The album artwork for Four Year Strong’s sixth album, Brain Pain.

Worcester native band Four Year Strong’s newest album Brain Pain is their best since Enemy of the World in 2009.

Brain Pain is the band’s sixth studio album and it oozes authenticity in both the sound and lyrics of the songs. Like the album title nods to, the music deals with heavy mental issues such as depression, anxiety, and identity crises. Pop punk as a genre is no stranger to emotional music, but Four Year Strong brings new angles to the genre with each of their albums.

Four Year Strong sets itself apart from the competition in an already niche genre by maintaining a more playful atmosphere and upbeat lyrics, and Brain Pain is no exception. “Usefully Useless” juxtaposes lines about depression and identity crises with the beautiful line in the refrain, “I just don’t want to be a wannabe.” Set against a backdrop of poppy, upbeat guitar riffs, “Usefully Useless” becomes easily the best song on the album.

Perhaps the most standout song on the album is “Be Good When I’m Gone,” about being forced to travel and the agony of leaving a family behind. As many of the band members have wives and kids, the song’s downbeat acoustic vibes allow the listener to feel some of what the band members must experience when they go on tour.
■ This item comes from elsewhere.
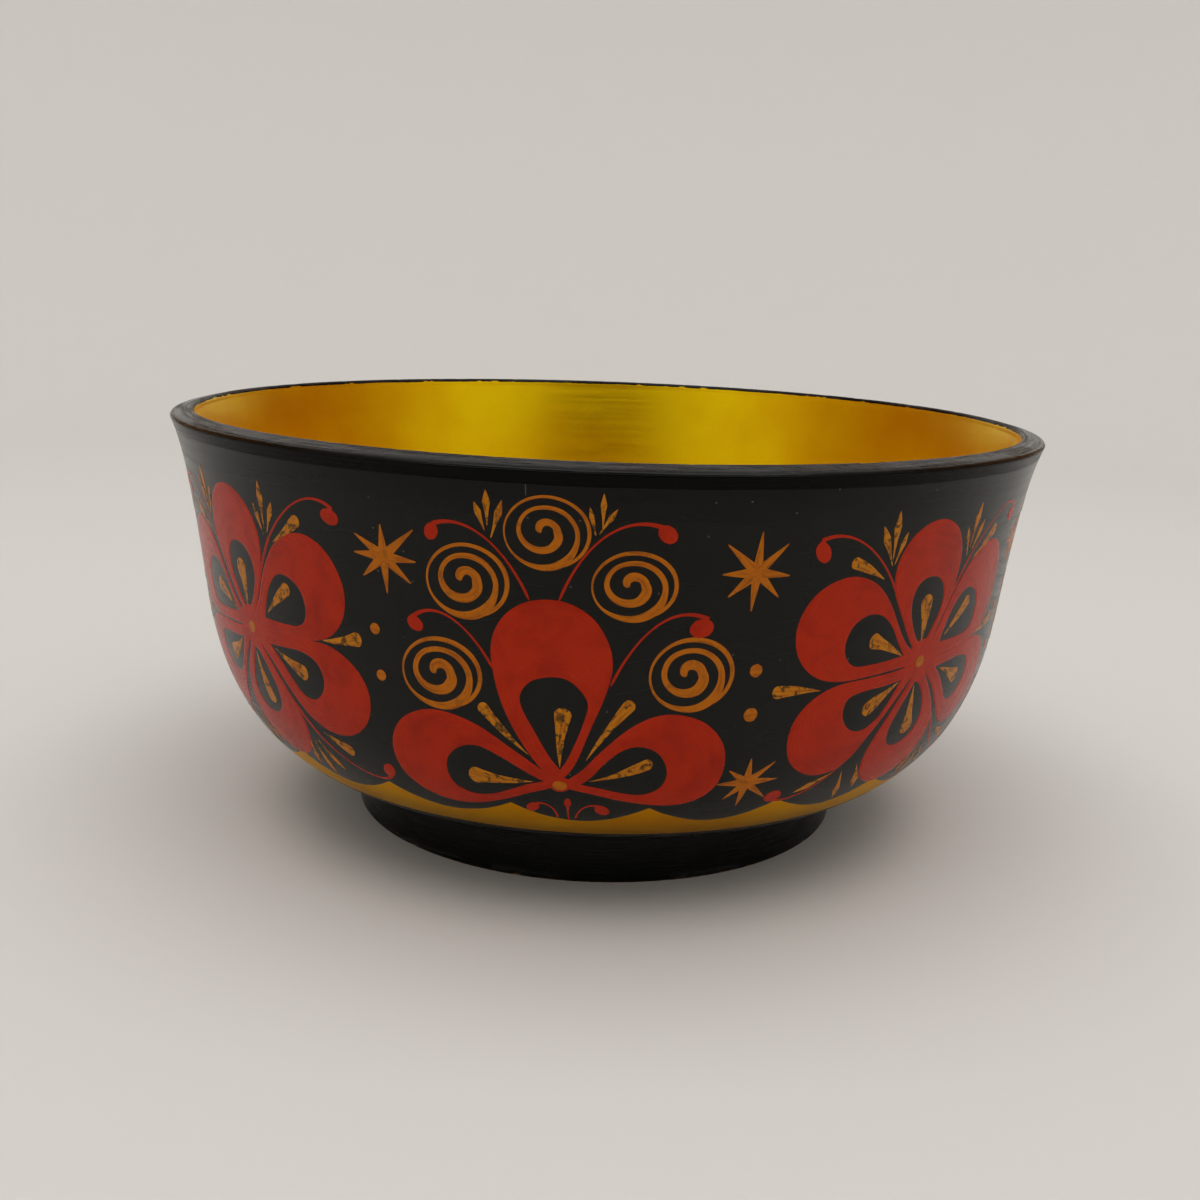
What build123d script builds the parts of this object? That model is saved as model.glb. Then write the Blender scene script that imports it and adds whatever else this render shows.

The echo of, “it gets easier in time” is particularly heartbreaking.

Perhaps the direct opposite of that would be “The Worst Part About Me.” The song’s heavy breakdowns are more reminiscent of a pure post-hardcore band, but it does an excellent job of demonstrating the variety of styles available to Four Year Strong.

“Learn to Love the Lie” and “Get out of My Head” are each solid songs which sound like they would not be out of place on one of their previous albums. They are a bit derivative and felt a bit same-y, but they, and the nostalgia-pandering “Seventeen,” do not hold the album back by much.

Alan Day, Four Year Strong’s frontman, said in a February 27th  interview with Worcester Magazine that the album as a whole was meant to show their evolution as musicians from their high school days to now. He stated that the album should feel authentic to a group who “are now grown men in our 30s with families, wives, homes and other things that are important to us in our lives.”

Reaffirming the free-spirited vibe that the band gave off, Day revealed in a March 6, 2009 interview with Unrated Magazine that the band’s name has no real meaning. The band had heard the lyrics in a song by the Get Up Kids and decided to change the lyrics just slightly from five to four to make it their own.